— start of COLLECTED MATERIAL —
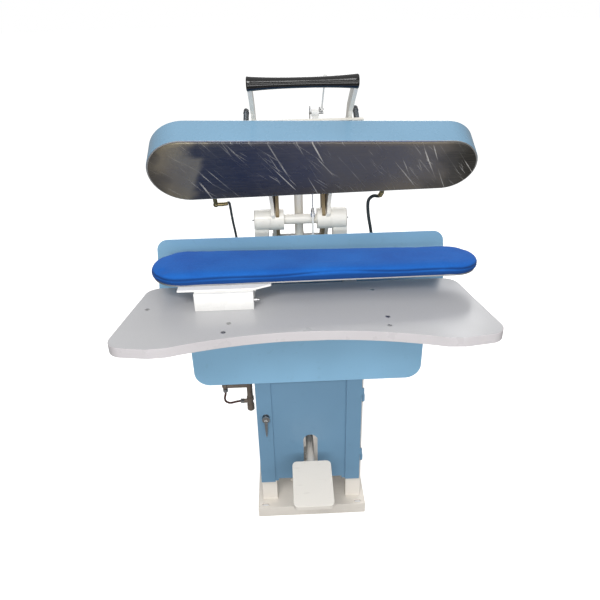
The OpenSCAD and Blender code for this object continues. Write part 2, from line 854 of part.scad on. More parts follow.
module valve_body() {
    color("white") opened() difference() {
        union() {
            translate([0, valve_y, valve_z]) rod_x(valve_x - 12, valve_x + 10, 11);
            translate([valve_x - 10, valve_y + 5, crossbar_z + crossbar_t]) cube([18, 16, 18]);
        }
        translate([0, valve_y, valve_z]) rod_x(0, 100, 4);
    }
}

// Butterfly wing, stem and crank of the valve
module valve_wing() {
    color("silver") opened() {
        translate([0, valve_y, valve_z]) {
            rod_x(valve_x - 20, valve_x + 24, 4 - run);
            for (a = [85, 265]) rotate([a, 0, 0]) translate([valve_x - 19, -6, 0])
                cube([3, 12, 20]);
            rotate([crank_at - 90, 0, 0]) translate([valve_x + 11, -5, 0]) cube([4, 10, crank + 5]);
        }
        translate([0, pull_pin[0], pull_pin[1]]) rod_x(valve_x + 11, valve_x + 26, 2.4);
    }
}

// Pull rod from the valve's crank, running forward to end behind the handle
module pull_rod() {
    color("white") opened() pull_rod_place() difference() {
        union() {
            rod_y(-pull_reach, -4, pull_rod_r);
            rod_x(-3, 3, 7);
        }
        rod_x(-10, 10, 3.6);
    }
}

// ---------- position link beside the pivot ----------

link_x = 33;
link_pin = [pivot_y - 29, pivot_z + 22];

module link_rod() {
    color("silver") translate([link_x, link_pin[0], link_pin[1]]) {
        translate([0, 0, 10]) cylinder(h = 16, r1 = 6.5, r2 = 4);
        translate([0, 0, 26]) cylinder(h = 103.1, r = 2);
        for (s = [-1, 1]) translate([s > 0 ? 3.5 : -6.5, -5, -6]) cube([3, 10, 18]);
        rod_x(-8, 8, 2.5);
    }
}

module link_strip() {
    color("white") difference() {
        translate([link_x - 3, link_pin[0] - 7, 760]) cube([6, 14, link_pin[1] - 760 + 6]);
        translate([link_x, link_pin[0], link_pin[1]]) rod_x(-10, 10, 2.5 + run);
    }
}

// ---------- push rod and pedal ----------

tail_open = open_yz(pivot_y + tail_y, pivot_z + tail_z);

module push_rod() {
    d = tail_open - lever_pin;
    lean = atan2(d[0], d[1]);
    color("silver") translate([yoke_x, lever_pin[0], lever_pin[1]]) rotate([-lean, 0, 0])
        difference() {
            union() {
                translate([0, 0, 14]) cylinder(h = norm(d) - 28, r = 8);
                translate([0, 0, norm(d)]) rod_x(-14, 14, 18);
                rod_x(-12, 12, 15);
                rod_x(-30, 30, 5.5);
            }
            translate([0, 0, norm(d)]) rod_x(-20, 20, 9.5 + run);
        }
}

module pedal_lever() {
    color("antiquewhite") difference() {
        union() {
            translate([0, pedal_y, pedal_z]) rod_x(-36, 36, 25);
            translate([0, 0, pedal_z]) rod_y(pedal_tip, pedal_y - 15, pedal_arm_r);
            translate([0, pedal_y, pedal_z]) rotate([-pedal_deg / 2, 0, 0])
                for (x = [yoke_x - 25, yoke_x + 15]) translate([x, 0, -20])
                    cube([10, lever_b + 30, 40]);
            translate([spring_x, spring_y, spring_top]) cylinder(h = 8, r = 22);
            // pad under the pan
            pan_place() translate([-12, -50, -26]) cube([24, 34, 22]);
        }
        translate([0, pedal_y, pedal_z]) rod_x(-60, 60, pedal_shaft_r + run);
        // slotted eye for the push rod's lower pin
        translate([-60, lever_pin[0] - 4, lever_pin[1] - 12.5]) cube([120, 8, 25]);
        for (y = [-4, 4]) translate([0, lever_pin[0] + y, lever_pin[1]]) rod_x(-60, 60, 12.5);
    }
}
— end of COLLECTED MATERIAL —
--- YOUR INSTRUCTIONS ---
Write out the material from the first line to the last, exactly.

--- OUTPUT BELOW ---
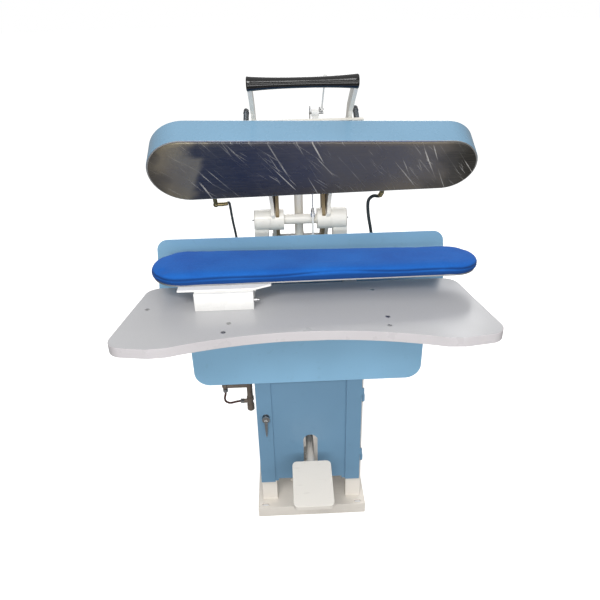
The OpenSCAD and Blender code for this object continues. Write part 2, from line 854 of part.scad on. More parts follow.
module valve_body() {
    color("white") opened() difference() {
        union() {
            translate([0, valve_y, valve_z]) rod_x(valve_x - 12, valve_x + 10, 11);
            translate([valve_x - 10, valve_y + 5, crossbar_z + crossbar_t]) cube([18, 16, 18]);
        }
        translate([0, valve_y, valve_z]) rod_x(0, 100, 4);
    }
}

// Butterfly wing, stem and crank of the valve
module valve_wing() {
    color("silver") opened() {
        translate([0, valve_y, valve_z]) {
            rod_x(valve_x - 20, valve_x + 24, 4 - run);
            for (a = [85, 265]) rotate([a, 0, 0]) translate([valve_x - 19, -6, 0])
                cube([3, 12, 20]);
            rotate([crank_at - 90, 0, 0]) translate([valve_x + 11, -5, 0]) cube([4, 10, crank + 5]);
        }
        translate([0, pull_pin[0], pull_pin[1]]) rod_x(valve_x + 11, valve_x + 26, 2.4);
    }
}

// Pull rod from the valve's crank, running forward to end behind the handle
module pull_rod() {
    color("white") opened() pull_rod_place() difference() {
        union() {
            rod_y(-pull_reach, -4, pull_rod_r);
            rod_x(-3, 3, 7);
        }
        rod_x(-10, 10, 3.6);
    }
}

// ---------- position link beside the pivot ----------

link_x = 33;
link_pin = [pivot_y - 29, pivot_z + 22];

module link_rod() {
    color("silver") translate([link_x, link_pin[0], link_pin[1]]) {
        translate([0, 0, 10]) cylinder(h = 16, r1 = 6.5, r2 = 4);
        translate([0, 0, 26]) cylinder(h = 103.1, r = 2);
        for (s = [-1, 1]) translate([s > 0 ? 3.5 : -6.5, -5, -6]) cube([3, 10, 18]);
        rod_x(-8, 8, 2.5);
    }
}

module link_strip() {
    color("white") difference() {
        translate([link_x - 3, link_pin[0] - 7, 760]) cube([6, 14, link_pin[1] - 760 + 6]);
        translate([link_x, link_pin[0], link_pin[1]]) rod_x(-10, 10, 2.5 + run);
    }
}

// ---------- push rod and pedal ----------

tail_open = open_yz(pivot_y + tail_y, pivot_z + tail_z);

module push_rod() {
    d = tail_open - lever_pin;
    lean = atan2(d[0], d[1]);
    color("silver") translate([yoke_x, lever_pin[0], lever_pin[1]]) rotate([-lean, 0, 0])
        difference() {
            union() {
                translate([0, 0, 14]) cylinder(h = norm(d) - 28, r = 8);
                translate([0, 0, norm(d)]) rod_x(-14, 14, 18);
                rod_x(-12, 12, 15);
                rod_x(-30, 30, 5.5);
            }
            translate([0, 0, norm(d)]) rod_x(-20, 20, 9.5 + run);
        }
}

module pedal_lever() {
    color("antiquewhite") difference() {
        union() {
            translate([0, pedal_y, pedal_z]) rod_x(-36, 36, 25);
            translate([0, 0, pedal_z]) rod_y(pedal_tip, pedal_y - 15, pedal_arm_r);
            translate([0, pedal_y, pedal_z]) rotate([-pedal_deg / 2, 0, 0])
                for (x = [yoke_x - 25, yoke_x + 15]) translate([x, 0, -20])
                    cube([10, lever_b + 30, 40]);
            translate([spring_x, spring_y, spring_top]) cylinder(h = 8, r = 22);
            // pad under the pan
            pan_place() translate([-12, -50, -26]) cube([24, 34, 22]);
        }
        translate([0, pedal_y, pedal_z]) rod_x(-60, 60, pedal_shaft_r + run);
        // slotted eye for the push rod's lower pin
        translate([-60, lever_pin[0] - 4, lever_pin[1] - 12.5]) cube([120, 8, 25]);
        for (y = [-4, 4]) translate([0, lever_pin[0] + y, lever_pin[1]]) rod_x(-60, 60, 12.5);
    }
}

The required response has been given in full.